You'll go where laurel crowns are won, but -will you e'er forget
The scent of hawthorn in the sun, or bracken in the wet?

Let me work here for Britain's sake - at any task you will -
A marsh to drain, a road to make or native troops to drill.
Some Western camp (I know the Pict) or granite Border keep,
Mid seas of heather derelict, where our old messmates sleep.

Legate, I come to you in tears - My cohort ordered home!
I've served in Britain forty years. What should I do in Rome?
Here is my heart, my soul, my mind - the only life I know.
I cannot leave it all behind. Command me not to go!


- Rudyard Kipling


Patrick Leigh Fermor with a beautiful turn of phrase.
"On the spot, only these stumps remained, but the scene of the dedication is carved in great detail on Trajan's column in Rome, and the Forum pigeons, ascending the shaft in a spiral, can gaze at these very piers in high relief: the balustered bridge soars intact and the cloaked general himself waits beside the sacrifical bull and the flaming altar with his legionaries drawn up helmet-in-hand under the eagle standards."


Who knew Hadrian was so well travelled? He pretty much surveyed the entire empire.
"Hadrian visited virtually every province in the Empire, Hadrian was almost certainly seen in the flesh by more of his subjects than any of those who reigned before or after him. In 121 he began his first tour by riding from Rome to Lyon and then to Germany and Middle Europe to inspect the defences of the Rhine-Danube line. Perhaps his fleet called in a ta London before sailing on to the Tyne in 122. After the Wall was begun the sprawling imperial retinue packed its bags to travel right across France to Tarragona in Spain. Then, in perhaps his most spectacular year, 123, Hadrian crossed the Strait of Gibraltar into Africa, the province of Mauretania. From there he sailed the length of the Mediterranean, following the Atlantic current, to Antioch in Syria, where he was first proclaimed Emperor, thence across eastern Turkey to the Black Sea coast and its Greek cities, where he met Antinous. Back in Rome by 125, Hadrian left for Africa in 128, Greece and southern Turkey in 129, Palestine and Egypt in 130, and finally back to Rome in 133-4. His backside was well used to the saddle and his stomach to the roll of the waves."


Auden has a go at the life a Centurion on the wall, I'll leave you to decide if it's better than Kipling.

Roman Wall Blues

Over the heather the wet wind blows,
I've lice in my tunic and a cold in my nose.

The rain comes pattering out of the sky,
I'm a Wall soldier, I don't know why.

The mist creeps over the hard grey stone,
My girl's in Tungria; I sleep alone.

Aulus goes hanging around her place,
I don't like his manners, I don't like his face.

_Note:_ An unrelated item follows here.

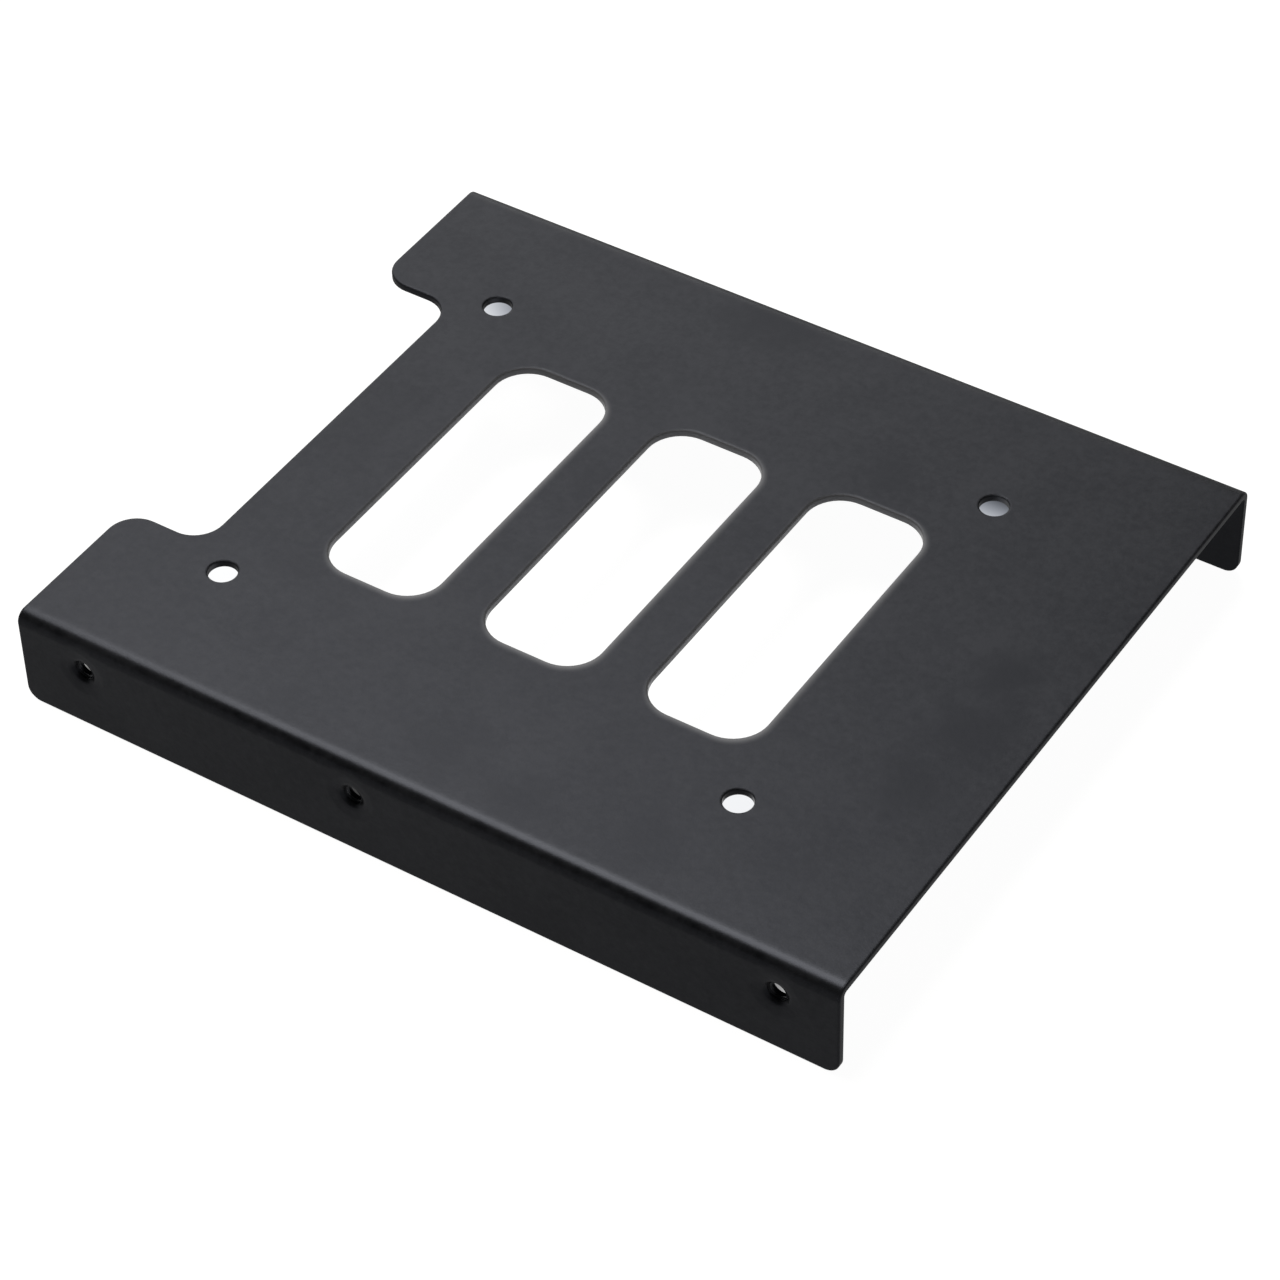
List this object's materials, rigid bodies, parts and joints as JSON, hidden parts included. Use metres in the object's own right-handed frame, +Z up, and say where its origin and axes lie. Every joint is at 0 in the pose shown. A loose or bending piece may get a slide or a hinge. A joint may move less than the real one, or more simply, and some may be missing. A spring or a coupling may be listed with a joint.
{
  "type": "drive bay adapter bracket",
  "caption": "Black powder-coated folded sheet-metal bracket that holds a small drive in a larger bay: flat web with rounded slots, drive holes and a notched end, side flanges with tapped holes",
  "frame": {"origin": "under the middle of the bracket, on the plane that its two flange edges stand on", "axes": "+X along the flanges, away from the notched end; +Y across, from the flange the picture shows to the far one; +Z up, out of the web's outer face"},
  "size_m": [0.12, 0.1016, 0.0144],
  "materials": {
    "black_powder_coat": "satin black powder coat with a fine even grain"
  },
  "bodies": {
    "root": {"bracket": "black_powder_coat"}
  },
  "joints": []
}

Piso's a Christian, he worships a fish;
There'd be no kissing if he had his wish.

She gave me a ring but I diced it away;
I want my girl and I want my pay.

When I'm a veteran with only one eye
I shall do nothing but look at the sky.


- W.H. Auden


An extract of Anglo Saxon poetry.
The Ruin

Splendid this rampart is, though fate destroyed it,
The city buildings fell apart, the works
of giants crumble. Tumbled are the towers,
Ruined the roofs, and broken the barred gate,
Frost in the plaster, all ceilings gape,
Torn and collapsed and eaten up by age.


Well-wrought this wall: Wierds broke it.
Snapped rooftrees, towers fallen,
the work of the Giants, the stonesmiths,
mouldereth.
Rime scoureth gatetowers
rime on mortar.
Shattered the showershields, roofs ruined,
age under-ate them.
And the wielders & wrights?
Earthgrip holds them - gone, long gone
fast in gravesgrasp while fifty fathers
and sons have passed



Vallum just sounds better, at least that's my two cents for why it stuck.

"Vallum may be the accepted name for the vast ditch system dug behind Hadrian's Wall but, in the second century AD, it was the Latin word for a pallisaded rampart. And it is the derivation of the English "wall". Fossa is a ditch or trench, not Vallum. But the original misleading label has stuck."


I'm sure the Welsh all know this because they're all descended from such fierce horse lords but I was surprised to hear it.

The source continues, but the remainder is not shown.